Highlands J virus

Virus classification
- (unranked): Virus
- Realm: Riboviria
- Kingdom: Orthornavirae
- Phylum: Kitrinoviricota
- Class: Alsuviricetes
- Order: Martellivirales
- Family: Togaviridae
- Genus: Alphavirus
- Species: Alphavirus highlandsj

= Highlands J virus =

Species of virus

Highlands J (HJ) virus is a zoonotic alphavirus native to North and South America. It maintains a natural reservoir in the songbird population of freshwater swamps (generally scrub jays and blue jays) and is transmitted by the bite of the female Culiseta melanura mosquito.
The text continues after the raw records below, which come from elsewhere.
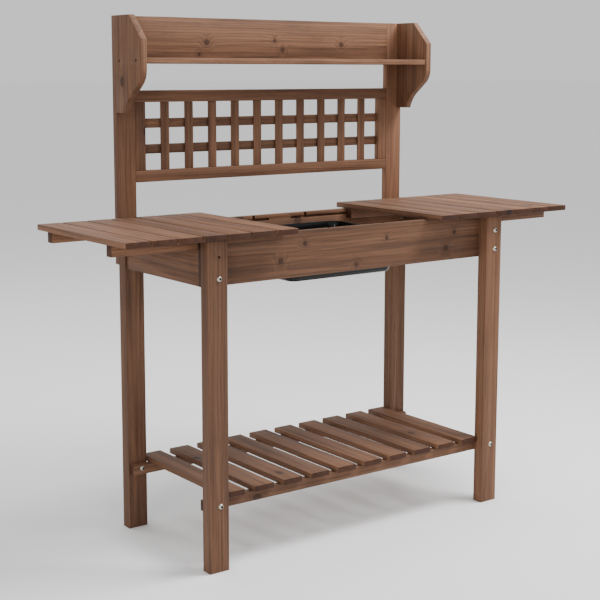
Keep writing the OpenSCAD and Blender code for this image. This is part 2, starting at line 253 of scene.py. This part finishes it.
# %% Knots
APRON_KNOTS = ((-0.258, 0.773, 0.0062), (-0.180, 0.812, 0.0050), (-0.009, 0.742, 0.0048),
               (0.097, 0.806, 0.0040), (0.315, 0.762, 0.0066), (0.346, 0.805, 0.0050))
UPPER_BOARD_KNOTS = ((-0.213, 1.334, 0.0062), (-0.238, 1.301, 0.0036),
                     (0.019, 1.341, 0.0040), (0.047, 1.316, 0.0044),
                     (0.263, 1.333, 0.0056))
FAR_AWAY = 99.0
CELLS_PER_METRE = 5.2
CELL_STRETCH = 0.7
KNOTTED_FROM = 0.56
CHANCE_KNOT = 0.036


def chance_knots(tree, grain):
    """How far the nearest chance knot is, and whether its cell has one at all."""
    flat = stretched(tree, grain, (CELLS_PER_METRE * CELL_STRETCH, CELLS_PER_METRE, 0))
    cells = tree.nodes.new("ShaderNodeTexVoronoi")
    cells.voronoi_dimensions = "2D"
    cells.inputs["Scale"].default_value = 1.0
    tree.links.new(flat, cells.inputs["Vector"])
    split = tree.nodes.new("ShaderNodeSeparateColor")
    tree.links.new(cells.outputs["Color"], split.inputs["Color"])
    chosen = between(tree, split.outputs["Red"], KNOTTED_FROM, KNOTTED_FROM + 0.01)
    return math_node(tree, "DIVIDE", cells.outputs["Distance"], CHANCE_KNOT), chosen


def given_knots(tree, places):
    """How far the nearest of the given knots is, measured on the board's front."""
    coords = tree.nodes.new("ShaderNodeTexCoord").outputs["Object"]
    front = stretched(tree, coords, (1, 0, 1))
    nearest = FAR_AWAY
    for x, z, radius in places:
        away = tree.nodes.new("ShaderNodeVectorMath")
        away.operation = "DISTANCE"
        away.inputs[1].default_value = (x, 0, z)
        tree.links.new(front, away.inputs[0])
        sized = math_node(tree, "DIVIDE", away.outputs["Value"], radius)
        nearest = math_node(tree, "MINIMUM", sized, nearest)
    return nearest, 1.0


def knot_masks(tree, grain, places):
    """A knot's core, its dark rim, and the wider zone where the rings bend round it."""
    if places:
        distance, chosen = given_knots(tree, places)
    else:
        distance, chosen = chance_knots(tree, grain)
    masks = []
    for mask in (between(tree, distance, 1.25, 0.75),
                 math_node(tree, "MULTIPLY", between(tree, distance, 1.7, 1.2),
                           between(tree, distance, 0.6, 1.0)),
                 between(tree, distance, 5.5, 0.6)):
        masks.append(math_node(tree, "MULTIPLY", mask, chosen))
    return masks


print("given knots", len(APRON_KNOTS) + len(UPPER_BOARD_KNOTS))

# %% [markdown]
# A ring is read from the distance to the heart: pale early wood rises slowly to a dark
# late line and then drops at once. Noise that is long along the board and short across
# it makes the streaks, the pores and the broad bands.

# %% Growth rings and fibres
RING_WIDTH = 0.0060
RING_WANDER = 0.020
KNOT_BEND = 0.009


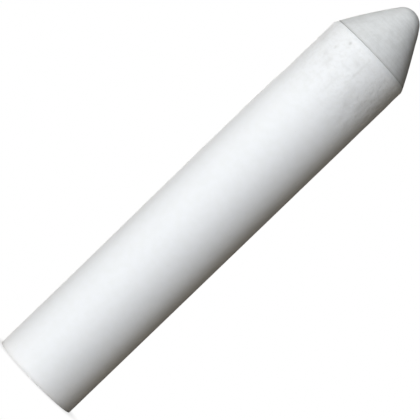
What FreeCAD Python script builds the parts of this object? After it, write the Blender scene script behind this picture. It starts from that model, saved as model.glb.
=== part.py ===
"""Blending stump: a short, thick drawing stump, wound from soft paper and sanded to a rounded point.

The stump stands on its flat butt. +Z runs along the winding axis to the point, the origin is in the
middle of the butt, and the lap of the cover runs up the back, on the +Y side.

Each sheet is a spiral wound on two centres. Half turn number i is a semicircle about (-q, 0) when i is
even and about (+q, 0) when i is odd, where q is a quarter of the winding pitch. Its inner radius is
R(i) = R(0) + 2 q i, so the ends of all half turns meet on the X axis of the winding.
"""
import FreeCAD
import Part
import Sketcher
import math
import os
from FreeCAD import Placement, Rotation, Vector

# Driving dimensions in millimetres, turns and degrees: alias, value, meaning.
DIMENSIONS = (
    ("body_dia", 19.0, "barrel, across the wound cover"),
    ("total_length", 102.0, "butt to tip"),
    ("point_length", 12.65, "shoulder to tip, along the axis"),
    ("nose_radius", 3.3, "rounding of the tip"),
    ("ogive_radius", 100.0, "lengthwise curve of the sanded flank"),
    ("core_paper", 0.38, "thickness of the soft core paper"),
    ("core_gap", 0.05, "least air between two turns of the core"),
    ("head_fold", 0.1, "inner radius of the first half turn, folded solid"),
    ("core_strip", 285.0, "length of one strip of core paper"),
    ("cover_paper", 0.18, "thickness of the cover paper"),
    ("cover_gap", 0.05, "air between the turns of the cover"),
    ("cover_turns", 2.0, "whole turns of the cover"),
    ("cover_clearance", 0.05, "least space between core and cover"),
    ("paste_width", 6.0, "width of a line of paste, round the roll"),
    ("paste_setback", 0.5, "paste edge to sheet edge, round the roll"),
    ("paste_inset", 2.0, "paste end to butt, and paste end to shoulder"),
    ("paste_play", 0.005, "paste face to paper face"),
    ("cutter_room", 2.0, "how far the sanding cut runs past the paper"),
    ("seam_angle", 90.0, "turn of the lap about +Z, from +X to the back"),
)

UP = Vector(0, 0, 1)
X_AXIS = -1  # the sketch's own horizontal axis
Y_AXIS = -2  # the sketch's own vertical axis
START, END, CENTRE = 1, 2, 3

document = FreeCAD.newDocument("blending_stump")
sheet = document.addObject("Spreadsheet::Sheet", "dims")
for row, (alias, size, meaning) in enumerate(DIMENSIONS, start=1):
    sheet.set(f"A{row}", meaning)
    sheet.set(f"B{row}", str(size))
    sheet.setAlias(f"B{row}", alias)
document.recompute()


def value(expression):
    """The number that an expression on the sheet's cells comes to."""
    return float(sheet.evalExpression(expression))


class Winding:
    """A spiral on two centres, whose sizes are expressions on the sheet's cells."""

    def __init__(self, paper, quarter, start_radius):
        self.paper = paper
        self.quarter = quarter
        self.start_radius = start_radius

    def inside(self, half_turn):
        """Inner radius of a half turn."""
        return f"({self.start_radius} + {2 * half_turn} * {self.quarter})"

    def outside(self, half_turn):
        """Outer radius of a half turn."""
        return f"({self.inside(half_turn)} + {self.paper})"

    def centre(self, half_turn):
        """Place on the X axis of the centre that a half turn is wound on."""
        return f"({'-' if half_turn % 2 == 0 else ''}1 * {self.quarter})"


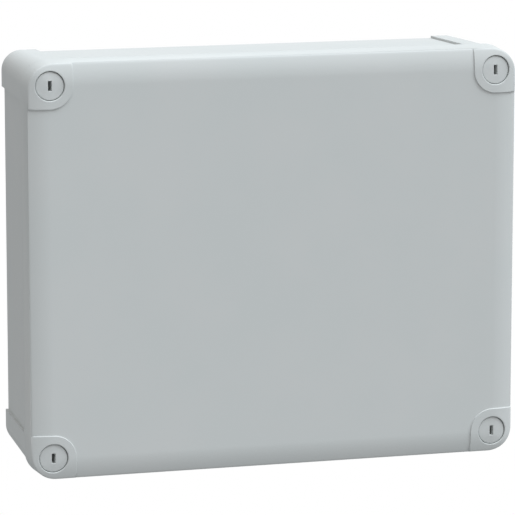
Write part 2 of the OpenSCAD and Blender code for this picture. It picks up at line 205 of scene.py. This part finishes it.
def stripedPolyamide():
    # Earth terminals are moulded in green and yellow: broad stripes with crisp edges
    look = {"green": "#3f8f3a", "yellow": "#e3c62a", "stripe": 12, "cloud": 4, "sheen": (0.38, 0.5)}
    material, tree = startMaterial("stripedPolyamide")
    place = addNode(tree, "ShaderNodeTexCoord").outputs["Object"]
    height = addNode(tree, "ShaderNodeSeparateXYZ", {}, {"Vector": place}).outputs["Z"]
    share = addNode(tree, "ShaderNodeMath", {"operation": "PINGPONG"})
    tree.links.new(height, share.inputs[0])
    share.inputs[1].default_value = look["stripe"] * mm
    wide = addNode(tree, "ShaderNodeMapRange", {"From Max": look["stripe"] * mm},
                   {"Value": share.outputs[0]})
    colour = addNode(tree, "ShaderNodeValToRGB",
                     {"stops": [(0.48, linearColour(look["green"])), (0.52, linearColour(look["yellow"]))]},
                     {"Fac": wide.outputs["Result"]})
    cloud = addNode(tree, "ShaderNodeTexNoise", {"Scale": 1 / (look["cloud"] * mm), "Detail": 3},
                    {"Vector": place})
    sheen = addNode(tree, "ShaderNodeMapRange", {"To Min": look["sheen"][0], "To Max": look["sheen"][1]},
                    {"Value": cloud.outputs["Fac"]})
    endMaterial(tree, {"IOR": 1.53},
                {"Base Color": colour.outputs["Color"], "Roughness": sheen.outputs["Result"]})
    return material


def foamedPolyurethane():
    # Gasket foam poured into its channel: matt, nearly black, with open cells under half a millimetre, each
    # painted darker down in its pit as painted shade
    look = {"light": "#3a3b3c", "dark": "#202122", "cell": 0.45, "depth": 0.15, "bump": 0.7}
    material, tree = startMaterial("foamedPolyurethane")
    place = addNode(tree, "ShaderNodeTexCoord").outputs["Object"]
    cells = addNode(tree, "ShaderNodeTexVoronoi", {"Scale": 1 / (look["cell"] * mm)}, {"Vector": place})
    # Painted shade: each cell's colour darkens towards its middle, where the bump below sinks it into a pit
    colour = addNode(tree, "ShaderNodeValToRGB",
                     {"stops": [(0.1, linearColour(look["dark"])), (0.6, linearColour(look["light"]))]},
                     {"Fac": cells.outputs["Distance"]})
    bump = addNode(tree, "ShaderNodeBump", {"Strength": look["bump"], "Distance": look["depth"] * mm},
                   {"Height": cells.outputs["Distance"]})
    endMaterial(tree, {"IOR": 1.45, "Roughness": 0.9},
                {"Base Color": colour.outputs["Color"], "Normal": bump.outputs["Normal"]})
    return material


def platedMetal(name, light, dark, roughness, streak, size):
    # Plated or turned metal: cloudy in tone where the bath or the tool left its marks
    look = {"depth": 0.01, "bump": 0.2, "glossier": 0.07, "duller": 0.1}
    material, tree = startMaterial(name)
    place = addNode(tree, "ShaderNodeTexCoord").outputs["Object"]
    stretched = addNode(tree, "ShaderNodeMapping", {"Scale": streak}, {"Vector": place})
    cloud = addNode(tree, "ShaderNodeTexNoise", {"Scale": 1 / (size * mm), "Detail": 5},
                    {"Vector": stretched.outputs["Vector"]})
    colour = addNode(tree, "ShaderNodeValToRGB",
                     {"stops": [(0.3, linearColour(dark)), (0.7, linearColour(light))]},
                     {"Fac": cloud.outputs["Fac"]})
    sheen = addNode(tree, "ShaderNodeMapRange",
                    {"To Min": roughness - look["glossier"], "To Max": roughness + look["duller"]},
                    {"Value": cloud.outputs["Fac"]})
    bump = addNode(tree, "ShaderNodeBump", {"Strength": look["bump"], "Distance": look["depth"] * mm},
                   {"Height": cloud.outputs["Fac"]})
    endMaterial(tree, {"Metallic": 1},
                {"Base Color": colour.outputs["Color"], "Roughness": sheen.outputs["Result"],
                 "Normal": bump.outputs["Normal"]})
    return material


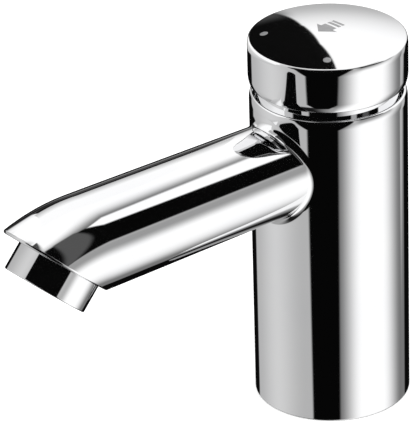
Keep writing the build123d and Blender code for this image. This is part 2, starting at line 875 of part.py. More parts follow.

Though nearly identical in structure and natural cycle to the Eastern equine encephalitis virus, it is considerably less virulent than its cousin, causing relatively mild symptoms in its primary avian reservoir and only nominally capable of transmission to mammals. A 1995 study conducted in Florida swampland found that 15% of swamp-dwelling jays tested positive for HJ antibodies, all of which were asymptomatic and in apparent good health. Recorded bird deaths from HJ infection are uncommon but not rare, and include several domestic turkeys at a commercial facility and young broiler chickens in an experimental setting.

Transmission to equines or humans via mosquito is also possible, though even more rare. During the 1990-1991 St. Louis encephalitis outbreak in Missouri, 4 patients were found to be comorbidly infected with SLE and HJ, though no harmful effects were attributed to the HJ alone. A limited survey of swamp-dwelling rodents in Florida found one cotton mouse and one cotton rat with antibodies to HJ, both asymptomatic. The sole mammalian fatality attributed to HJ was a Florida horse originally diagnosed with Western equine encephalitis in 1964, which was later redetermined in 1989 to have been caused by HJ.

Despite its negligible virulence in humans, it is often tested for in US domestic mosquito control programs as an indicator of fruitful conditions for other mosquito-borne zoonoses to multiply.